The head of the soon-to-be-dismantled financial watchdog said that in an ideal world Basel III would have required banks to have core capital of 15 - 20 per cent, rather than the 7 per cent it specifies, but regulators have had to keep clear of rules that might slow down the economic recovery.
In the same vein, Lord Turner added that while it was desirable to deal with banks that were too big to fail by making sure that there were ways to impose losses on debt holders, current plans were not "sufficient to address risks of systemic instability".
Moreover, he said rulemakers needed to take a closer look at the risks attached to the so-called "shadow banking" system populated by hedge funds. Fixating on traditional banks alone would leave the door open for another crisis, he said in a speech at City University's Cass Business School.
"The pre-crisis delusion was that the financial crisis, subject to the then-defined rules, had an inherent tendency towards efficient and stable risk dispersion," he said. "The temptation post-crisis is to imagine that if we can only discover and correct the crucial imperfections – the bad incentives and structures – a permanent, more stable financial system can then be achieved.
"It cannot, because financial instability is driven by human myopia and imperfect rationality as well as by poor incentives, and because any financial system will mutate to create new risks in the face of any finite and permanent set of rules," he added.
The FSA chairman's comments come less than a week after Axel Weber, the European Central Bank member and the head of Germany's Bundesbank, highlighted the need to deal with the wider financial system, not just banks. "We need to shine some light into the shadow banking system," Mr Weber told students at University College London.
"Basel III and special rules for systemically important institutions are certainly important instruments in safeguarding the stability of the financial system," Mr Weber said. "However, the best dyke is of little use when there is a whole ocean at our back."
Speaking last night, Lord Turner added his voice for greater attention on the farther reaches of the financial sector. "Since the crisis, global regulators have focused primarily on capital and liquidity requirements for banks, both in general... and for big banks in particular," Lord Turner said. "But the initial year of the crisis, 2007 to 2008, it did not seem like a familiar banking crisis, but something entirely new, a crisis of 'shadow banking'."
When it comes to the traditional banks that are too big to fail, Lord Turner said it was important to ensure that were mechanisms were in place to ensure that authorities can impose losses on all debt holders so that problematic institutions may be recapitalised without resorting to taxpayer support.
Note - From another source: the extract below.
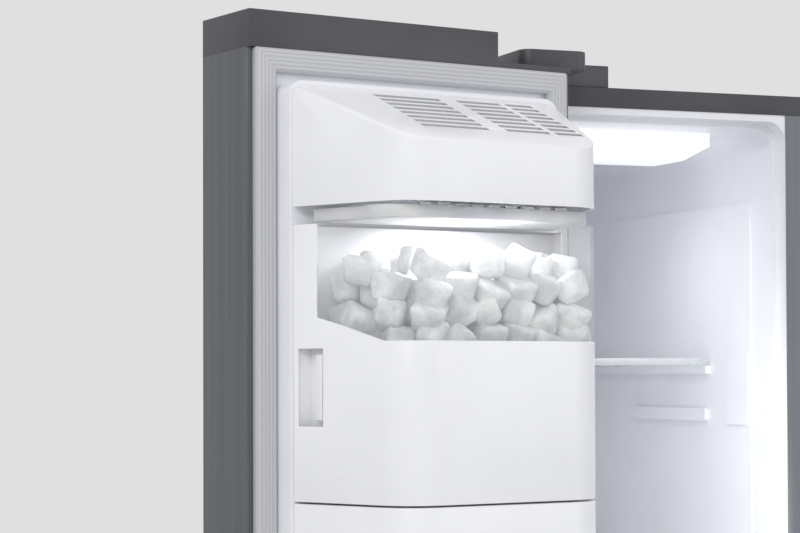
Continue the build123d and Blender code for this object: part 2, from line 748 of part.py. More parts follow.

Equally, it was important to ensure that the banks themselves can absorb losses.
But such measures alone cannot provide protection against the sort of systemic meltdown seen during the dark days of the recent crisis. Other steps, such as equity surcharges on the biggest banks, should be pursued, he argued. The possible break-up of the biggest banks – the pros and cons of which are being looked into by the Independent Commission on Banking – should also be considered, Lord Turner said. "For the UK, with major banks which are very large relative to our GDP, a key policy objective for this year is to ensure that Financial Stability Board decisions on systemically important financial institutions result in higher-than-Basel III equity requirements for most systemically important banks."
He added it was important to keep a closer tab on the industry to ensure rules keep pace with systemic shifts.